Competing individually,
Minkoff outperformed teams from 18 different colleges and universities,
some from as far away as China and Australia. He entered the
contest after first using the simulation software last quarter
in ENG 202, the third course in a three-course von Liebig series
on managing entrepreneurial organizations.
“The course
is designed to give students the perspective of a V.P. Engineering
or a Chief Technical Officer in a fast-growing organization,”
says Paul Kedrosky, Ph.D., the Academic Director of the von
Liebig Center. “Running a simulation like this lets students
get their hands dirty making many of the same decisions that
a real manager would in a real technology company. Our engineers
take it very seriously – as evidenced by Eddie winning
despite being an engineer competing mostly against rivals who
were enrolled in MBA programs.”
Any student who previously
used the simulation software in class is allowed to compete
in the twice-yearly challenge. During the month of April, each
registered team in the Foundation challenge was given the reigns
of a mock $100 million, publicly-traded company that designs,
manufactures and sells the same high-tech and low-tech widgets.

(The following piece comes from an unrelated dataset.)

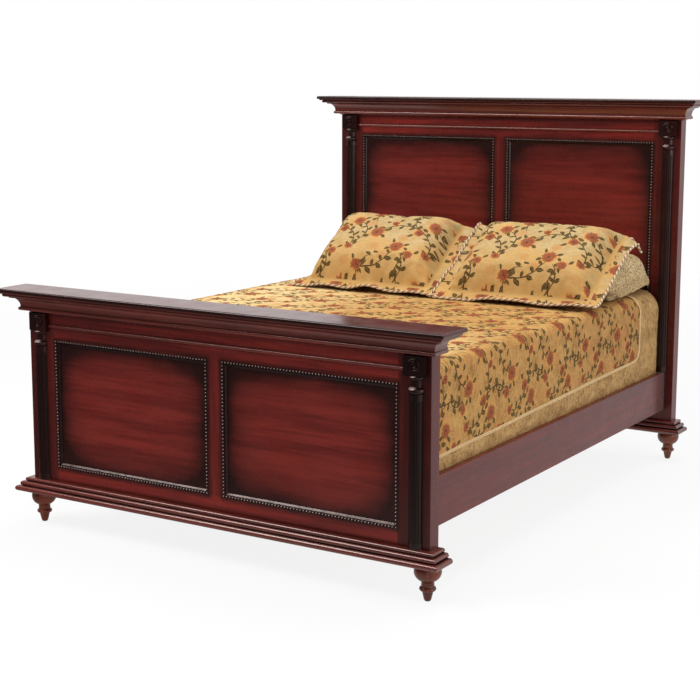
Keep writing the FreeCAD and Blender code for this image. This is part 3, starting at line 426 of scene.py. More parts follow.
def dress_nodes(boards):
    """Finishes every wooden, metal and plastic CAD node."""
    mouldings = wood("moulding_wood", "x", MOULDING_LIGHT, MOULDING_DEEP, uneven_burnish(0.20),
                     0.20, 0.95, corner_shade=0.85)
    strips = wood("strip_wood", "x", MOULDING_LIGHT, MOULDING_DEEP, uneven_burnish(0.10), gloss=0.6)
    pilasters = dark_wood("pilaster_wood", "z", 60, 0.45, 1.0, 0.9)
    turned = wood("foot_wood", "z", FOOT_LIGHT, FOOT_DEEP, uneven_burnish(0.15), 0.22, 0.6, corner_shade=0.7)
    for board in boards:
        name = board.name
        # Painted shade on each board's frame and panels.
        upright = wood(f"{name}_upright_wood", "z", CHERRY_LIGHT, CHERRY_DEEP, board.frame_burnish)
        level = wood(f"{name}_level_wood", "x", RAIL_LIGHT, CHERRY_DEEP, board.frame_burnish)
        panels = wood(f"{name}_panel_wood", "x", PANEL_LIGHT, PANEL_DEEP, board.panel_burnish)
        cap = wood(f"{name}_cap_wood", "x", CHERRY_LIGHT, CHERRY_DEEP,
                   cap_burnish(board.cap_front + 0.012), 0.20)
        for parts, material in (("post_left post_right middle_stile", upright),
                                ("top_rail bottom_rail", level), ("panel_left panel_right", panels),
                                ("crown_moulding base_moulding", mouldings), ("frieze_strip", strips),
                                ("cap", cap), ("pilaster_left pilaster_right", pilasters),
                                ("foot_left foot_right", turned)):
            dress(parts, material, f"{name}_")
    dress("middle_rail lower_panel", wood("hidden_level_wood", "x", CHERRY_LIGHT, CHERRY_DEEP),
          "headboard_")
    dress("side_rail_left side_rail_right", rail_wood())
    dress("rail_cleat_left rail_cleat_right", raw_wood("cleat_wood", "y"))
    dress("1 2 3 4", raw_wood("slat_wood", "x"), "slat_")
    dress("centre_beam", raw_wood("beam_wood", "y"))
    dress(" ".join(name for name in NODES if name.startswith("centre_leg_")), raw_wood("leg_wood", "z"))
    dress("post_hook_plates rail_hooks frame_screws", zinc_finish())
    dress("foot_end head_end", plastic_finish(), "levelling_glide_")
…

Using everything they had learned about finance, research and
development, production and marketing, the students battled
through round after round, first against the computer, then
against each other.
“Each team makes
decisions on how to react to the needs of the market and the
strategies of the other teams,” says Minkoff, a part-time
Master’s degree student in the Jacobs School’s Mechanical
and Aerospace Engineering department while working full-time
as a mechanical engineer at ViaSat in Carlsbad. “Ultimately
the goal is to end in the best financial position, with the
largest gain in virtual profits.”
In late April, in
the final round, Minkoff and five other finalists and their
respective companies simulated eight years of real-world business
decisions -- over just three days. Using the Foundation simulation
model (a companion challenge ran simultaneously for students
using a different simulation model), the UCSD student racked
up a total cumulative profit of more than $97 million, with
total sales in the final year of over $101 million. Minkoff’s
profit was $20 million higher than that of his nearest
rival.
Asked why he thinks
he did so well, Minkoff has a straight-forward answer. “I
think what distinguished my entry over the others is that I
had the best grasp of how the market worked in the simulation
universe,” he explains. “Essentially, all of the
products are similar enough, so you’re always better off
having lots of mediocre products rather than a few excellent
products. I think I had a good sense of what mattered and what
didn't.”
At ViaSat, Minkoff
designs chassis for airborne broadband communications equipment.
The Bellingham, WA, native earned an undergraduate degree blending
mechanical design and social studies at Stanford University
in 2002. After receiving his MS degree from the Jacobs School
in late 2006, Minkoff may go on to an MBA as a prelude to shifting
from pure engineering work to a combination of engineering,
business and, he says, “something entrepreneurial.”
Minkoff is not the
first UCSD student to win a Capsim challenge: a campus team
won the Capstone® Challenge in spring 2001, the first year
that MSI staged the competition based on the first version of
its business simulation software.
"Because of the
interactive dynamics of business decisions, simulations have
been proven the most effective training tool available,"
says Dan Smith, president of MSI and a professor at DePaul University,
Chicago. "We run the twice-a-year Challenge because the
nature of friendly competition drives students to excel, and
if we can help to generate better-prepared business students,
they will help drive successful businesses."